The ligaments and cartilage were repaired, but just because they were fixed didn’t mean they would work right away. He was wheelchair-bound, four pencil-sized holes in his knee and a brace around his right leg.

“The Diesel” was stuck in neutral.

Wednesday

Haddan is in his third week of physical therapy. The wheelchair is gone, but the holes and the brace remain.

He lifts his 225-pound frame onto a cold metal examination table.

“This is the fun part of the whole routine,” he said. “It feels good.”

Jean Talkington, an assistant at the Rehabilitation Services of Craig, attaches wires to Haddan’s right knee.

Electric current passes through the wires into his knee for 20 minutes. It stimulates the muscles and gets his knee ready for what Talkington calls “the torture chamber.”

The “torture chamber” consists of nine physical therapy routines applied by therapist Missy Detzner.

On a pain-meter – ranking the pain Haddan feels upon each session – he gives the first, the stationary bike, a two.

“It’s hard to do,” he says. “It doesn’t hurt.

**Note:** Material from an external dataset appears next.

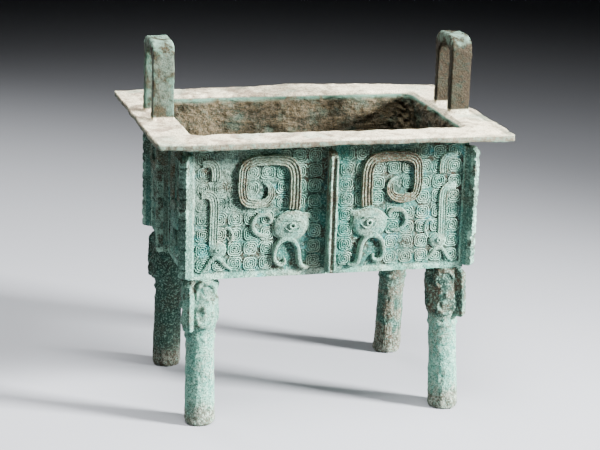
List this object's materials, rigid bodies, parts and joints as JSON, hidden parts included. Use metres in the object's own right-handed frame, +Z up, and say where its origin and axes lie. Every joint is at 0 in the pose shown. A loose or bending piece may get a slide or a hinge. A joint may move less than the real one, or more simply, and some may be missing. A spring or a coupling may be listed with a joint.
{
  "type": "square four-legged bronze ding vessel",
  "caption": "Rectangular bronze vessel on round legs, with a flat everted rim, upright loop handles, notched flanges and coiled dragons in relief.",
  "frame": {"origin": "on the ground, under the middle of the vessel", "axes": "+X along the long sides, -Y out of the front, +Z up"},
  "size_m": [0.2, 0.142, 0.209],
  "materials": {
    "patinated_bronze": "corroded bronze: a dull, pale green patina with brown, cream and blue-green patches"
  },
  "bodies": {
    "root": {"ding_casting": "patinated_bronze"}
  },
  "joints": []
}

I just can’t bend it.”

The second is heel slides.

Haddan slides his right heel down a padded bench, attempting to straighten the leg.

“This is a six,” he says. “My thigh is sore because I haven’t used it.”

He points to the mass difference between his right and left legs.

“I feel like my leg is disappearing.”

Detzner attaches more wires to Haddan for his fourth session, this time to his thigh.

“This picks up his muscle contractions,” Detzner says, “and checks his quads to help get them working again.”

Pain-meter – two

“It’s just flexing my muscle,” Haddan said. “No big deal.”

The fifth session is leg lifts with a 1-pound weight.

Pain-meter – four.

Thirty heel digs come next. Haddan must drive his heel into the pads as hard as he can. This works his hamstring.

“This isn’t so bad,” Haddan says. ” Maybe a five.”

The seventh is the hardest for Haddan. He lies on his stomach, his right leg hanging freely over the side of the bench.

He tries to straighten the leg. He badly wants it to straighten.

It doesn’t.

“This hurts really bad,” Haddan said, wincing. “The worst, by far. A seven.”

He rolls over for session eight, letting the leg relax before he hits the bike again for final step nine.

“It’s so great to get through that last one and relax the last two,” he said.

While riding out his day of Physical Therapy, Haddan reveals his timetable for a return.

Feb. 4, 2008

Haddan’s expected recovery time is six months. He has different ideas.

“I need to be ready for track season,” he said. “I’m just hurt. I’m not dead.”

Football is Haddan’s passion, so after therapy he hangs out at the high school watching his teammates practice.

On game nights, you’ll catch “the Diesel” on the sideline, coaching up his fellow ‘backers.

“That’s the hardest part of all of this,” he said. “Is being here, at the game and not being able to play.”

Football may be done for Haddan this year, but not forever.

“I had a coach from CSU at Pueblo in my living room last week,” he said.

“You haven’t seen the last of the Diesel.”